Reconfigurable standard-cell concept in Molecular Field-Coupled Nanocomputing

Year after year, the limits of MOS technologies are becoming more and more tightening. Due to the nanoscale effects of transistors and interconnections, new designs require a lot of effort to keep the performance-increasing trend: thermal and electrical uncertainties have to be counteracted at high design-abstraction levels. Moreover, only a few factories in the world are able to manufacture the latest-technology chips. This is why a key factor of a new technology could be, among the other factors, an easier and faster manufacturing. This could also promote a manufacturing cost reduction, allowing more factories to build state-of-the-art chips.

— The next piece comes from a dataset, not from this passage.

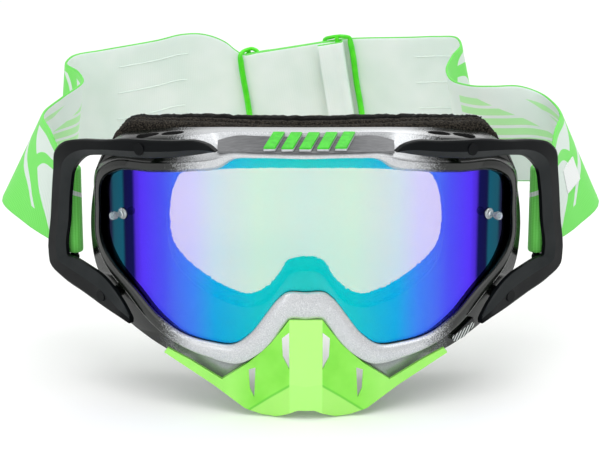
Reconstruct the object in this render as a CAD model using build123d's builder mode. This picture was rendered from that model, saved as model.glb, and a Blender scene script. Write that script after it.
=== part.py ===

In this framework, molecular electronics plays a central role. Molecular Field-Coupled Nanocomputing (FCN) is a novel computing paradigm that implements, through molecules, the Quantum-Dot Cellular Automata (QCA) paradigm. Molecular FCN binds a logical state to the charge distributions of molecules (Bisferrocene) and has demonstrated correct logic computation and reliable information propagation. In order to further improve the ease of manufacturing, a puzzle-inspired 2D review of Molecular FCN is introduced. Instead of placing single molecules along a precise pattern, which requires a very high technological resolution, this new paradigm requires only a simple and squared self-assembled monolayer (SAM), which results in a grid of molecules placed on a gold substrate. The gold substrate serves also as an electrode plate: vertical electric fields are originated between the substrate and small square electrodes that lie above the molecules. The groups of molecules between these electrodes can hold a logical state. By turning on and off electrodes in adjacent areas, logic operations can be performed. Different models and electrodes arrangements are therefore discussed. The aim of the study was to define a molecular standard-cell concept that takes care of mapping the logic gates (NAND, majority voters, inverters) to the molecular structure. Moreover, electrical characteristics such as area and power dissipation have been compared with state-of-art FinFET technology: the new approach brings a reduction of area and power dissipation up to more than 50%. This review also highlights the new possibilities of reconfigurability of the logic operations (similar to FPGA), which could happen even at run-time.